You might argue that many Americans wouldn’t want their tax dollars funding such an enterprise. I can tell you one thing: Nobody wanted their tax dollars to fund the bailout of wealthy bankers who immediately awarded themselves giant bonuses. At least the Leinweber/Khan plan allows you to sell your stock if you think they’re being idiots. TARP turned out reasonably well so far, but if the poop hits the prop again, a plan like this would be much more salubrious than simply forking the money over to yet another moronic zombie bank. The plan’s genius is that, while TARP injected $700 billion in liquidity into a financial system which desperately needed liquidity to continue doing business, using the money to capitalize banks would actually inject a lot more, since banks are only required to have a fraction of reserves on hand.

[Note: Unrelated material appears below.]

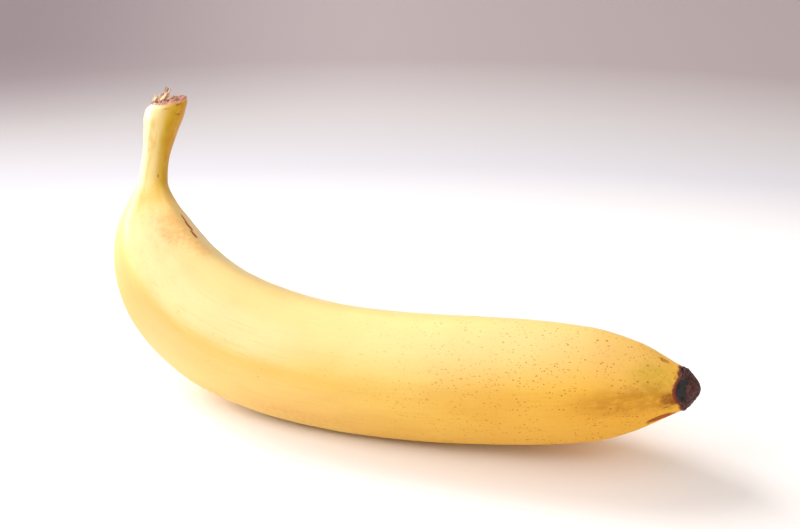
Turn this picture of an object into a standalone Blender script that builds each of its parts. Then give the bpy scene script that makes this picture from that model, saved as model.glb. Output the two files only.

It also brings to light another thing which nobody seems to care about, which I’ll claim as my own: Why are these enormous “too big to fail” companies allowed to continue operations as they were before the collapse? If they are “too big to fail,” they need to be broken up into smaller companies which are not too big to fail. The nation doesn’t exist as a pool from which banks siphon wealth. Banks exist to make commerce possible. If these banks are “too big to fail,” we don’t need to guess at new regulations which may or may not tame these beasts. We need to make them smaller. Anti-trust acts already make this possible. All we need is someone willing to stand up to the oligarchs.